### THE EXERCISE
Beneath this sentence is a set of records; write each of them out exactly.
--- Start of RECORDS PROVIDED ---
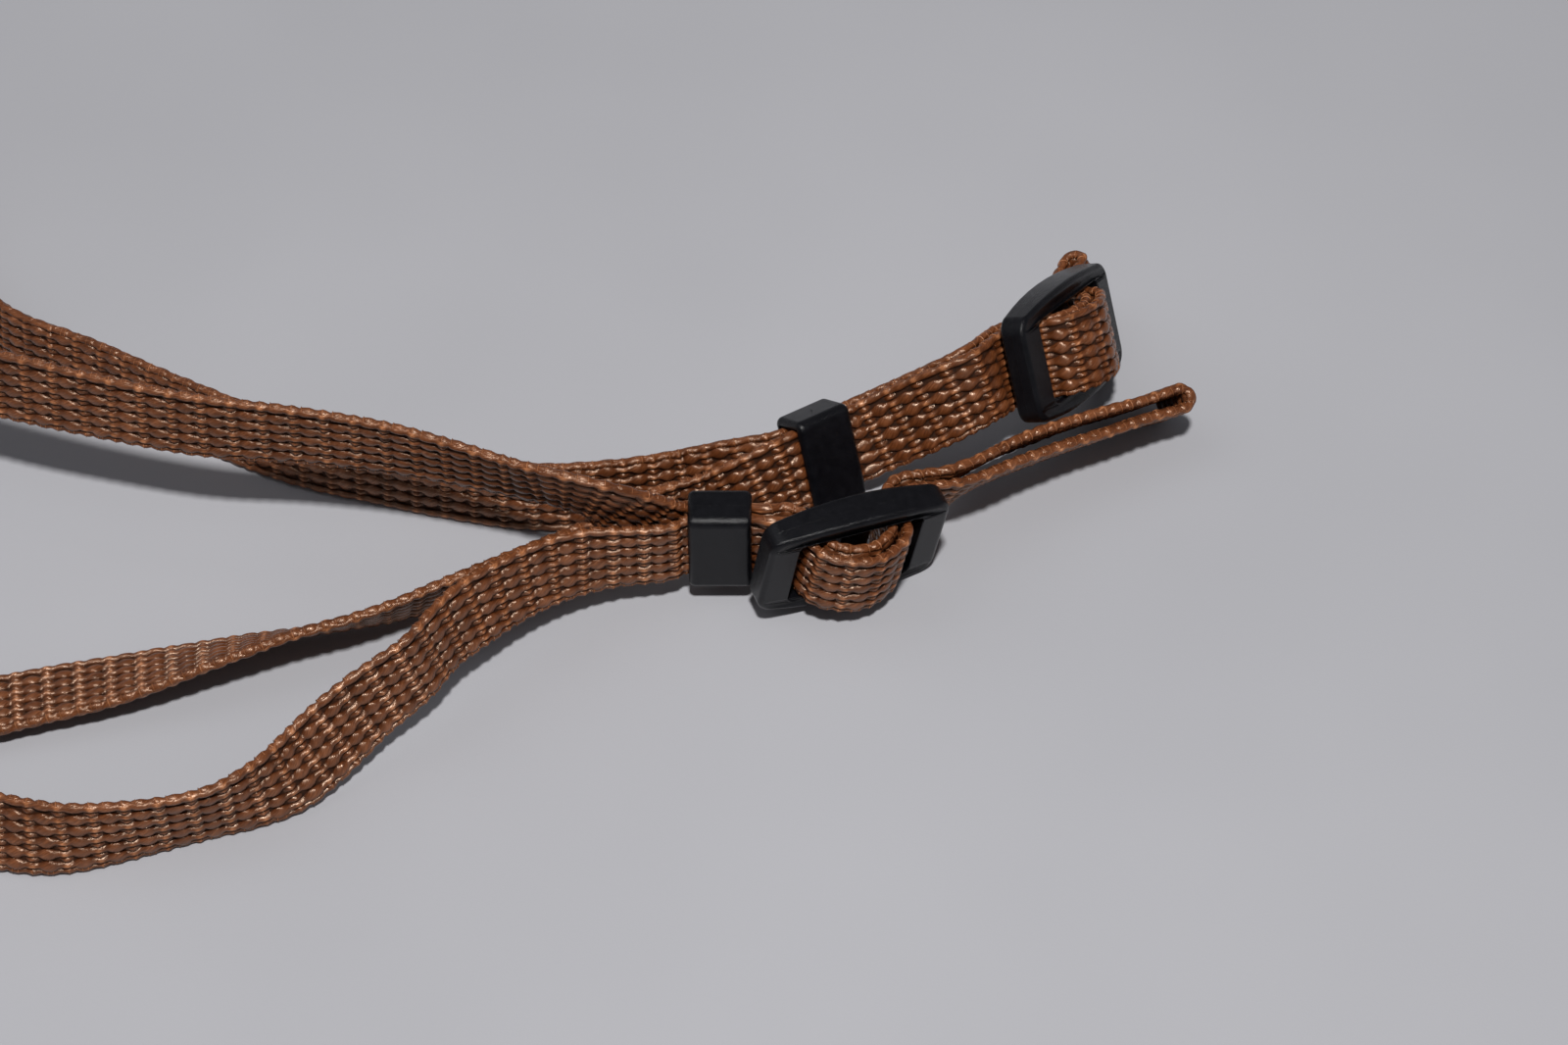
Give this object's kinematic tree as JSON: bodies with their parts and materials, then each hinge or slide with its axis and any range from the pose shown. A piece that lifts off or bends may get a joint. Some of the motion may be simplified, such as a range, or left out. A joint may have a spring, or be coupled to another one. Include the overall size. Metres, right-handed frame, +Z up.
{
  "type": "camera neck strap",
  "caption": "Narrow woven camera neck strap as one long loop, each end folded through a plastic keeper and three-bar buckle into an eye for a camera's strap lug.",
  "frame": {"origin": "middle of the bounding box, at the surface that the strap lies on", "axes": "+X along the strap towards its two ends, +Y away from the viewer across the loop, +Z up"},
  "size_m": [0.3896, 0.2122, 0.0242],
  "materials": {
    "strap_main_nylon": "woven, matt with a slight sheen",
    "front_end_nylon": "woven, matt with a slight sheen",
    "back_end_nylon": "woven, matt with a slight sheen",
    "front_tail_nylon": "woven, matt with a slight sheen",
    "back_tail_nylon": "woven, matt with a slight sheen",
    "front_keeper_plastic": "satin, finely speckled",
    "back_keeper_plastic": "satin, finely speckled",
    "front_buckle_plastic": "satin, finely speckled",
    "back_buckle_plastic": "satin, finely speckled"
  },
  "bodies": {
    "root": {"strap_main": "strap_main_nylon", "front_end": "front_end_nylon", "back_end": "back_end_nylon", "front_tail": "front_tail_nylon", "back_tail": "back_tail_nylon", "front_keeper": "front_keeper_plastic", "back_keeper": "back_keeper_plastic", "front_buckle": "front_buckle_plastic", "back_buckle": "back_buckle_plastic"}
  },
  "joints": []
}
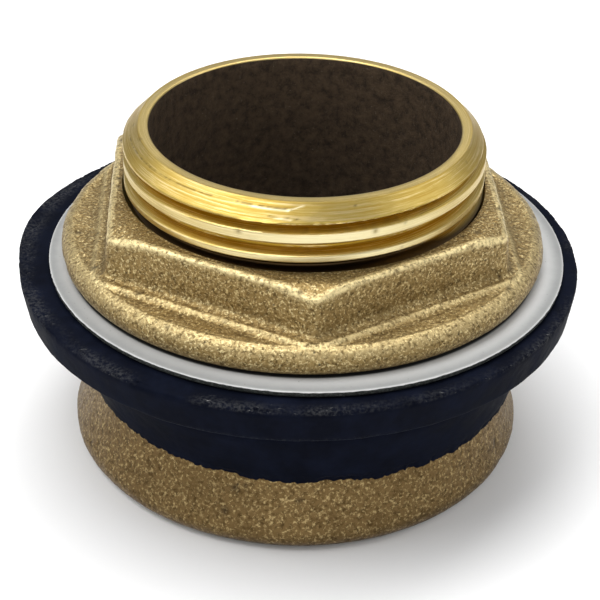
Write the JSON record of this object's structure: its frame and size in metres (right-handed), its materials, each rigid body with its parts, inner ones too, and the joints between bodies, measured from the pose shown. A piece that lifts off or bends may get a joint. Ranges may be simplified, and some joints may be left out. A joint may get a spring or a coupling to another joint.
{
  "type": "thru hull fitting",
  "caption": "Brass through-wall fitting with a threaded barrel, cone foot, stepped rubber seal, plastic friction washer and flanged hexagon nut.",
  "frame": {"origin": "centre of the foot's bottom face, on the barrel's axis", "axes": "+Z along the barrel's axis towards its threaded end; the nut's hexagon has a corner close to -Y"},
  "size_m": [0.0668, 0.0668, 0.041],
  "materials": {
    "body_brass": "machined bright on the barrel, as cast below and in the bore",
    "nut_brass": "sand cast, unpolished",
    "washer_plastic": "smooth pale grey",
    "seal_rubber": "matt moulded black with torn flash at the edges"
  },
  "bodies": {
    "body": {"barrel_body": "body_brass"},
    "washer": {"friction_washer": "washer_plastic"},
    "nut": {"hex_nut": "nut_brass"},
    "seal": {"rubber_seal": "seal_rubber"}
  },
  "joints": [
    {"name": "washer_lift", "type": "slide", "parent": "body", "child": "washer", "axis": [0, 0, 1], "range_m": [0, 0.0162]},
    {"name": "nut_spin", "type": "hinge", "parent": "washer", "child": "nut", "pos_m": [0, 0, 0.0247], "axis": [0, 0, 1], "range_deg": [0, 2520]},
    {"name": "seal_lift", "type": "slide", "parent": "body", "child": "seal", "axis": [0, 0, 1], "range_m": [0, 0.0162]}
  ],
  "couplings": [
    {"joint": "washer_lift", "follows": "nut_spin", "m_per_rad": 0.00036749},
    {"joint": "seal_lift", "follows": "nut_spin", "m_per_rad": 0.00036749}
  ]
}
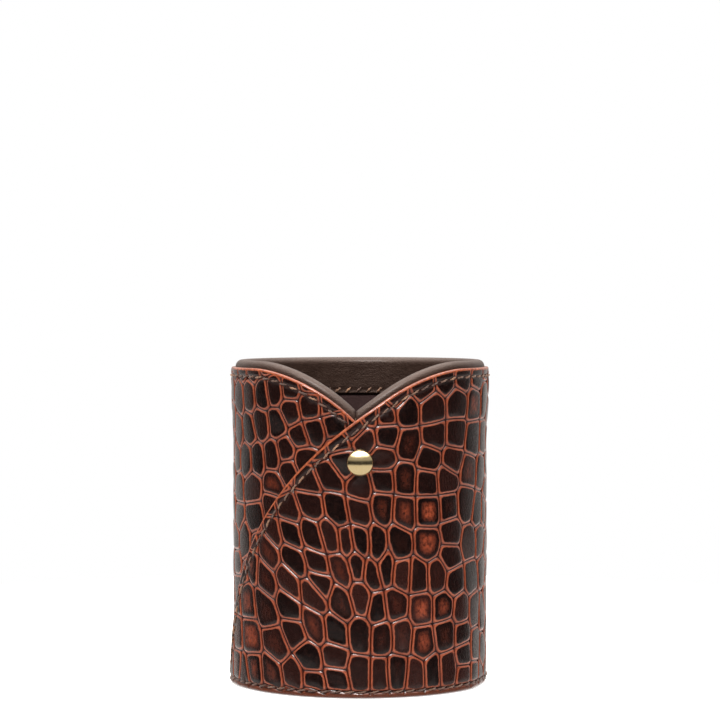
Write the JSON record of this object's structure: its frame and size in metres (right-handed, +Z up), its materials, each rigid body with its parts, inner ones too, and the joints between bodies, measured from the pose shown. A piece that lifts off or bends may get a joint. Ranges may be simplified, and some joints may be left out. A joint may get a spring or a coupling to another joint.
{
  "type": "dice cup",
  "caption": "cylindrical leather dice cup: a stiff tube wrapped in an embossed sheet whose ends cross in a notch at the front, under a brass stud",
  "frame": {"origin": "on the cup's axis, at the underside of its base", "axes": "+Z up along the axis to the open end; the front, with the notch and the stud, faces -Y; +X to the right as seen from the front"},
  "size_m": [0.0819, 0.0849, 0.0997],
  "materials": {
    "embossed_leather": "glossy dark brown scales with red-brown grooves, embossed",
    "smooth_leather": "dark brown, fine grain, satin",
    "suede": "dark brown, napped, matt",
    "board": "grey-brown pressed fibre board, matt",
    "brass": "polished",
    "thread": "waxed twisted thread, brown"
  },
  "bodies": {
    "root": {"outer_wrap": "embossed_leather", "core_tube": "board", "rim_facing": "smooth_leather", "wall_lining": "suede", "floor_lining": "suede", "base_board": "board", "base_cover": "smooth_leather", "stud_cap": "brass", "stud_back": "brass", "edge_thread": "thread", "base_thread": "thread", "facing_thread": "thread"}
  },
  "joints": []
}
--- End of RECORDS PROVIDED ---
### RESULT FOR THIS TASK
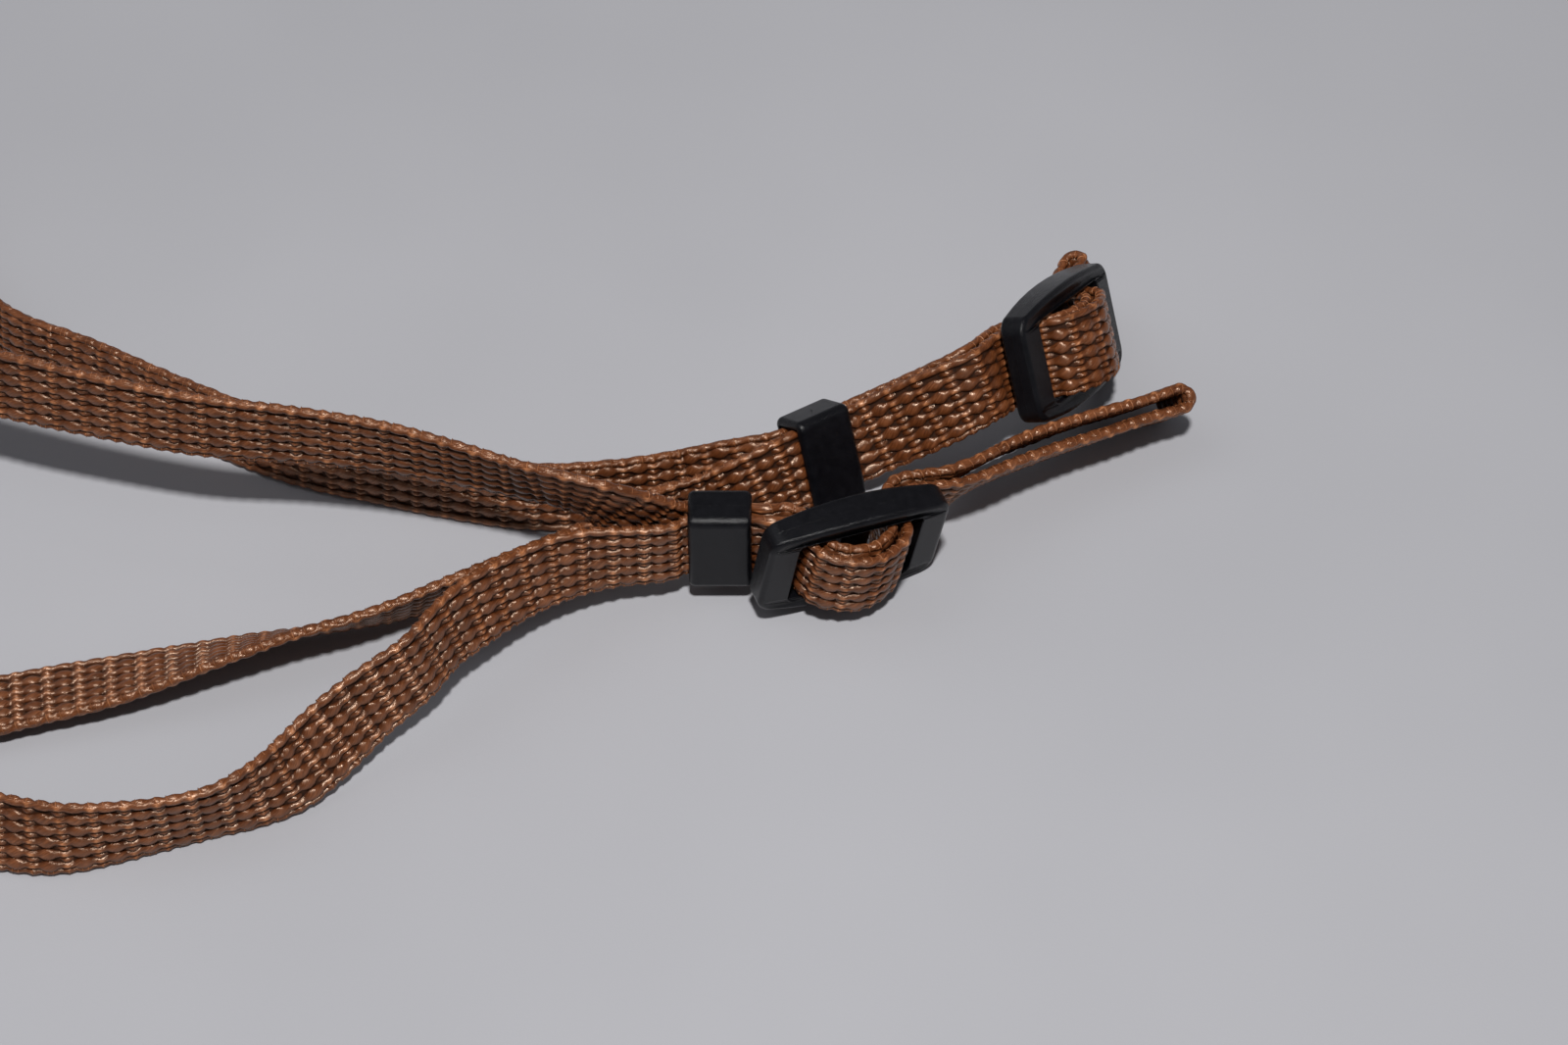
Give this object's kinematic tree as JSON: bodies with their parts and materials, then each hinge or slide with its axis and any range from the pose shown. A piece that lifts off or bends may get a joint. Some of the motion may be simplified, such as a range, or left out. A joint may have a spring, or be coupled to another one. Include the overall size. Metres, right-handed frame, +Z up.
{
  "type": "camera neck strap",
  "caption": "Narrow woven camera neck strap as one long loop, each end folded through a plastic keeper and three-bar buckle into an eye for a camera's strap lug.",
  "frame": {"origin": "middle of the bounding box, at the surface that the strap lies on", "axes": "+X along the strap towards its two ends, +Y away from the viewer across the loop, +Z up"},
  "size_m": [0.3896, 0.2122, 0.0242],
  "materials": {
    "strap_main_nylon": "woven, matt with a slight sheen",
    "front_end_nylon": "woven, matt with a slight sheen",
    "back_end_nylon": "woven, matt with a slight sheen",
    "front_tail_nylon": "woven, matt with a slight sheen",
    "back_tail_nylon": "woven, matt with a slight sheen",
    "front_keeper_plastic": "satin, finely speckled",
    "back_keeper_plastic": "satin, finely speckled",
    "front_buckle_plastic": "satin, finely speckled",
    "back_buckle_plastic": "satin, finely speckled"
  },
  "bodies": {
    "root": {"strap_main": "strap_main_nylon", "front_end": "front_end_nylon", "back_end": "back_end_nylon", "front_tail": "front_tail_nylon", "back_tail": "back_tail_nylon", "front_keeper": "front_keeper_plastic", "back_keeper": "back_keeper_plastic", "front_buckle": "front_buckle_plastic", "back_buckle": "back_buckle_plastic"}
  },
  "joints": []
}
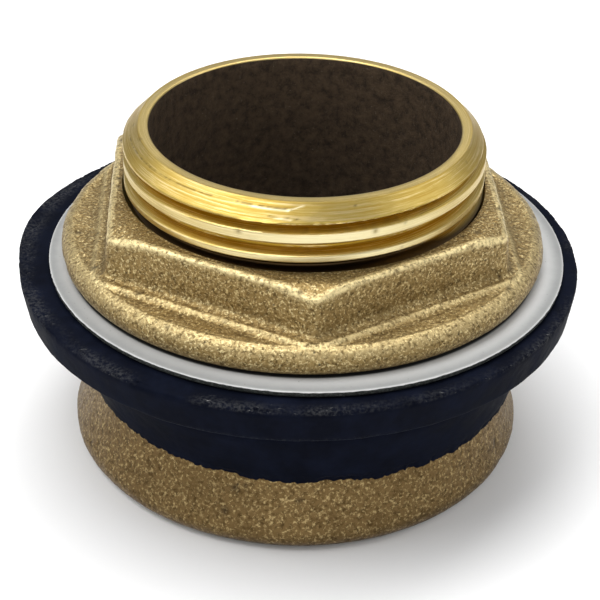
Write the JSON record of this object's structure: its frame and size in metres (right-handed), its materials, each rigid body with its parts, inner ones too, and the joints between bodies, measured from the pose shown. A piece that lifts off or bends may get a joint. Ranges may be simplified, and some joints may be left out. A joint may get a spring or a coupling to another joint.
{
  "type": "thru hull fitting",
  "caption": "Brass through-wall fitting with a threaded barrel, cone foot, stepped rubber seal, plastic friction washer and flanged hexagon nut.",
  "frame": {"origin": "centre of the foot's bottom face, on the barrel's axis", "axes": "+Z along the barrel's axis towards its threaded end; the nut's hexagon has a corner close to -Y"},
  "size_m": [0.0668, 0.0668, 0.041],
  "materials": {
    "body_brass": "machined bright on the barrel, as cast below and in the bore",
    "nut_brass": "sand cast, unpolished",
    "washer_plastic": "smooth pale grey",
    "seal_rubber": "matt moulded black with torn flash at the edges"
  },
  "bodies": {
    "body": {"barrel_body": "body_brass"},
    "washer": {"friction_washer": "washer_plastic"},
    "nut": {"hex_nut": "nut_brass"},
    "seal": {"rubber_seal": "seal_rubber"}
  },
  "joints": [
    {"name": "washer_lift", "type": "slide", "parent": "body", "child": "washer", "axis": [0, 0, 1], "range_m": [0, 0.0162]},
    {"name": "nut_spin", "type": "hinge", "parent": "washer", "child": "nut", "pos_m": [0, 0, 0.0247], "axis": [0, 0, 1], "range_deg": [0, 2520]},
    {"name": "seal_lift", "type": "slide", "parent": "body", "child": "seal", "axis": [0, 0, 1], "range_m": [0, 0.0162]}
  ],
  "couplings": [
    {"joint": "washer_lift", "follows": "nut_spin", "m_per_rad": 0.00036749},
    {"joint": "seal_lift", "follows": "nut_spin", "m_per_rad": 0.00036749}
  ]
}
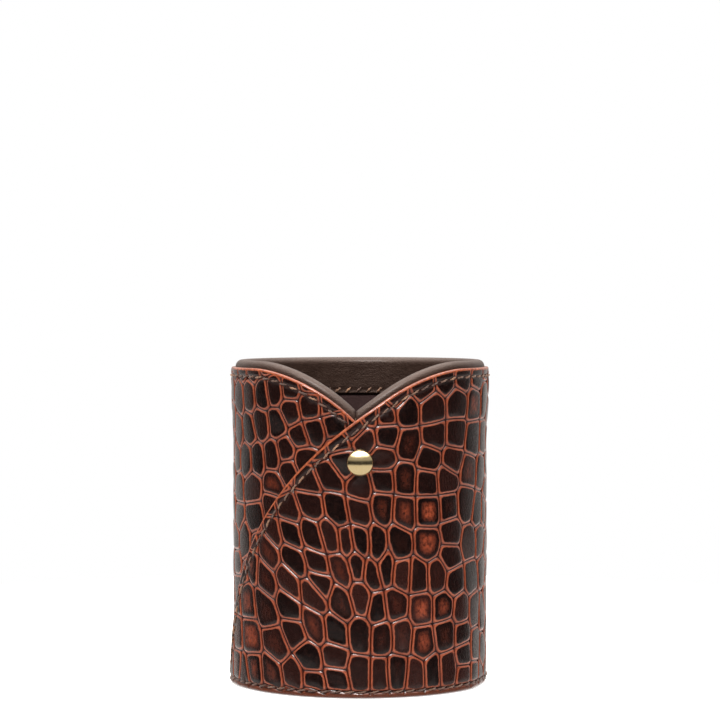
Write the JSON record of this object's structure: its frame and size in metres (right-handed, +Z up), its materials, each rigid body with its parts, inner ones too, and the joints between bodies, measured from the pose shown. A piece that lifts off or bends may get a joint. Ranges may be simplified, and some joints may be left out. A joint may get a spring or a coupling to another joint.
{
  "type": "dice cup",
  "caption": "cylindrical leather dice cup: a stiff tube wrapped in an embossed sheet whose ends cross in a notch at the front, under a brass stud",
  "frame": {"origin": "on the cup's axis, at the underside of its base", "axes": "+Z up along the axis to the open end; the front, with the notch and the stud, faces -Y; +X to the right as seen from the front"},
  "size_m": [0.0819, 0.0849, 0.0997],
  "materials": {
    "embossed_leather": "glossy dark brown scales with red-brown grooves, embossed",
    "smooth_leather": "dark brown, fine grain, satin",
    "suede": "dark brown, napped, matt",
    "board": "grey-brown pressed fibre board, matt",
    "brass": "polished",
    "thread": "waxed twisted thread, brown"
  },
  "bodies": {
    "root": {"outer_wrap": "embossed_leather", "core_tube": "board", "rim_facing": "smooth_leather", "wall_lining": "suede", "floor_lining": "suede", "base_board": "board", "base_cover": "smooth_leather", "stud_cap": "brass", "stud_back": "brass", "edge_thread": "thread", "base_thread": "thread", "facing_thread": "thread"}
  },
  "joints": []
}